The 5 steps leaders should take to solve these challenges and build an internal mobility strategy

1. Start with scenario planning and skill identification.

It’s crucial to understand the key skills you need to retain, and the skills you need to develop in any number of scenarios that can arise from the current economic environment. Plan for a number of scenarios and which skills you’ll need to retain to spot areas where skills need to be developed aggressively, and where you’ll need to acquire new talent. Remember; this can only be done when you have 100% visibility over the skills you have in your workforce today.

2. Take a three-pronged approach to understanding the skills you’ll need.

Every business is currently undergoing some form of transformation, and to continue growing or navigating current economic pressures, you need to start with getting a good view of the skills you need now and in the long-term vision for your business. Secondly, review the current skills you have and what’s missing between those two spaces.
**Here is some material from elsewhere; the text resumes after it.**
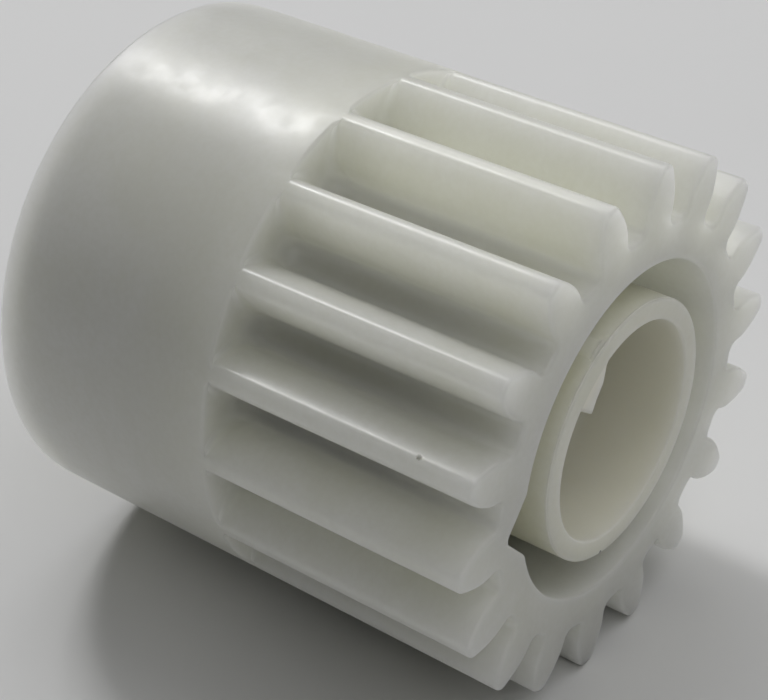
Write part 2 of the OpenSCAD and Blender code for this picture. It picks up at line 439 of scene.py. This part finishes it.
def gear_body():
    recess = recess_outline()
    recess_sides = outward(recess)
    rings = edge_rings(outline, outline_sides, TOOTH_EDGE, 0)
    tooth_length = FACE_W - SHOULDER_FILLET - TOOTH_EDGE
    steps = math.ceil(tooth_length / LONGEST)
    for k in range(1, steps):
        rings.append(ring(outline, TOOTH_EDGE + tooth_length * k / steps))
    rings += shoulder_rings()

    # the collar: its lines even out as they run back
    start = FACE_W + COLLAR_EDGE
    steps = math.ceil((total_w - start) / LONGEST)
    rear_edge = 0.35
    for k in range(1, steps):
        share = k / steps
        ease = min(1, share * 2)
        angle = collar + (even - collar) * ease
        rings.append(ring(polar(tip_r, angle), start + (total_w - rear_edge - start) * share))

    # back rim, cap seat with its snap groove, rear chamber, bearing tube and bush seat
    groove_from = (cap_from + cap_to) / 2 - GROOVE_W / 2
    groove_to = groove_from + GROOVE_W
    inside = soft_path([
        (tip_r, total_w - 1, 0),
        (tip_r, total_w, rear_edge),
        (SEAT_R, total_w, 0.2),
        (SEAT_R, groove_to, 0.05),
        (SEAT_R + SNAP_H, groove_to - 0.1, 0.1),
        (SEAT_R + SNAP_H, groove_from + 0.1, 0.1),
        (SEAT_R, groove_from, 0.05),
        (SEAT_R, cap_from, 0.1),
        (CHAMBER_R, cap_from, 0.1),
        (CHAMBER_R, CHAMBER_AT, 0.5),
        (TUBE_R, CHAMBER_AT, 0.5),
        (TUBE_R, bush_to, 0.2),
        (bush_r, bush_to, 0.25),
        (bush_r, bush_from, 0.1),
        (LIP_R, bush_from, 0.1),
        (LIP_R, RECESS_DEPTH, 0.15),
        (LIP_R + 1, RECESS_DEPTH, 0),
    ])[1:]
    rings += turned_rings(stretched(inside, 2 * LONGEST), even)

    # recess floor, wall and rim, then the toothed face back to the first ring
    floor_fillet = 0.3
    for turn in np.linspace(0, math.pi / 2, 4):
        inset = floor_fillet * (1 - math.sin(turn))
        depth = RECESS_DEPTH - floor_fillet * (1 - math.cos(turn))
        rings.append(ring(recess - recess_sides * inset, depth))
    wall = RECESS_DEPTH - floor_fillet - RECESS_EDGE
    steps = math.ceil(wall / (2 * LONGEST))
    for k in range(1, steps):
        rings.append(ring(recess, RECESS_DEPTH - floor_fillet - wall * k / steps))
    rim = edge_rings(recess, -recess_sides, RECESS_EDGE, 0)[::-1]
    rings += rim
    inner = rim[-1][:, [0, 2]]
    outer = rings[0][:, [0, 2]]
    towards = np.degrees(np.unwrap(np.arctan2(outer[:, 1], outer[:, 0])))
    middle = polar(FACE_RING_R, towards + (even - towards) * EVEN_SHARE)
    for share in (0.15, 0.5, 0.85):
        rings.append(ring(inner + (middle - inner) * share, 0))
    for share in (0, 0.5, 0.85):
        rings.append(ring(middle + (outer - middle) * share, 0))
    return skin("gear_body_skin", rings)


# ---- hub sleeve ----

def lug_path():
    """The drive lug's outline, a ramp and a steep flank with softened corners."""
    corners = [tuple(polar(r, a)) + (0.16,) for r, a in LUG_CORNERS]
    return stretched(soft_path(corners, 4), 0.3)


lug = lug_path()
lug_directions = np.degrees(np.arctan2(lug[:, 1], lug[:, 0]))
lug_radii = np.linalg.norm(lug, axis=1)
plain_from = lug_directions[-1] + 0.6
plain_to = lug_directions[0] + 360 - 0.6
hub_angles = np.concatenate([lug_directions, np.linspace(plain_from, plain_to, 120)])


def mouth(base):
    """The mouth's wall at this radius, with the drive lug standing out of it."""
    radius = np.full(len(hub_angles), float(base))
    radius[:len(lug_radii)] = np.minimum(base, lug_radii)
    return polar(radius, hub_angles)


def hub_sleeve():
    mouth_edge = 0.14
    rim_edge = 0.16
    wall = mouth(MOUTH_R)
    rings = edge_rings(wall, -outward(wall), mouth_edge, 0)
    steps = 5
    for k in range(1, steps):
        rings.append(ring(wall, MOUTH_DEPTH * k / steps))
    rings.append(ring(wall, MOUTH_DEPTH))

    inside = soft_path([
        (bore_r, MOUTH_DEPTH - 0.001, 0),
        (bore_r, total_w, 0.3),
        (SLEEVE_R, total_w, 0.15),
        (SLEEVE_R, flange_to, 0.1),
        (flange_r, flange_to, 0.15),
        (flange_r, flange_from, 0.15),
        (SLEEVE_R, flange_from, 0.2),
        (SLEEVE_R, BEAD_AT + 2 * BEAD_W, 0),
    ])
    rings += turned_rings(stretched(inside, 2 * LONGEST), hub_angles)

    # the short bead just below the rim, then the rim
    ends = np.minimum(hub_angles - BEAD_FROM, BEAD_TO - hub_angles)
    along = np.clip(ends / 2, 0, 1)
    along = along * along * (3 - 2 * along)
    for turn in np.linspace(0, math.pi, 7):
        height = BEAD_H * math.sin(turn) ** 0.8 * along
        depth = BEAD_AT + BEAD_W / 2 * (1 + math.cos(turn))
        rings.append(ring(polar(SLEEVE_R + height, hub_angles), depth))
    circle = polar(SLEEVE_R, hub_angles)
    rings += edge_rings(circle, polar(1, hub_angles), rim_edge, 0)[::-1]
    inner = rings[0][:, [0, 2]]
    outer = rings[-1][:, [0, 2]]
    rings.append(ring((inner + outer) / 2, 0))
    return skin("hub_sleeve_skin", rings)


# ---- clutch parts ----

WIRE_R = 0.6
SPRING_TURNS = 6.5
COIL_PITCH = 1.26
TANG_DEPTH = 15.25
TANG_END_R = 10.3
BEND_R = 1.1


def wire_line():
    """Middle line of the spring's wire as (x, z, depth): the tang, its bend, and the coil."""
    coil_r = SLEEVE_R + RUNNING_GAP + WIRE_R
    sweep = math.degrees(math.acos(BEND_R / (coil_r + BEND_R)))
    centre = np.array([math.sqrt((coil_r + BEND_R) ** 2 - BEND_R ** 2), BEND_R])
    spots = [np.array([TANG_END_R, 0, 0]), np.array([(TANG_END_R + centre[0]) / 2, 0, 0])]
    for turn in np.linspace(-90, -90 - sweep, 9):
        spots.append(np.append(centre + polar(BEND_R, turn), 0))
    steps = round(60 * SPRING_TURNS)
    for k in range(1, steps + 1):
        spot = polar(coil_r, 90 - sweep + 360 * SPRING_TURNS * k / steps)
        spots.append(np.append(spot, -COIL_PITCH * SPRING_TURNS * k / steps))
    turn = math.radians(NOTCH_ANGLE)
    matrix = np.array([[math.cos(turn), math.sin(turn)], [-math.sin(turn), math.cos(turn)]])
    spots = np.array(spots)
    spots[:, :2] = spots[:, :2] @ matrix
    spots[:, 2] += TANG_DEPTH
    return spots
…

And thirdly, understand what your people want and where they’re willing to grow, reskill and develop. You can’t mobilize your workforce without first knowing they want to be mobilized.

3. Adopt a skills-based mindset to mobility.

For many organizations, mobility is seen as simply moving people out of jobs, into other roles, or promoting them. Instead, people leaders need to take a skills-based mindset and focus on building the toolkit or backpack of skills for their people — what new skills can you acquire into roles, and what skills can you further develop by mobilizing your people? What skills are transferable and be applied to a new position or even department? That’s mobility in a future age.

4. Strike a balance between your talent teams.

Without a balanced approach to your workforce strategy, you’re at risk of paralyzing one part of your strategy, or worse, your business. Taking a macro approach to your workforce strategy allows you to marry together talent acquisition, talent management, and talent mobility teams to work towards one singular strategy and hire the right people, develop the right skills and mobilize the right parts of your workforce.

5. Take this time as your moment to enact a Zero Wasted Potential strategy.

Now is the time for people leaders to help businesses optimize their workforces and avoid the pains of the past. We’re invited to have a seat on the strategic business agenda and cannot waste it. Design your workforce mobility strategies to retain the people you have, fill skills gaps and place the right people with the right skills in the right place to not just survive but thrive through the coming months and years.

With 41% of surveyed people leaders not actively tracking their internal mobility statistics but wanting to, it’s clear that people leaders and talent teams have an opportunity now to shift their workforce strategies. With complete visibility over the people — and their skills — within your organization, leaders can shift from a reactive approach to one that is considered and backed by data, preparing your business for any scenario and knowing you’ll utilize every skill you have operating inside of it.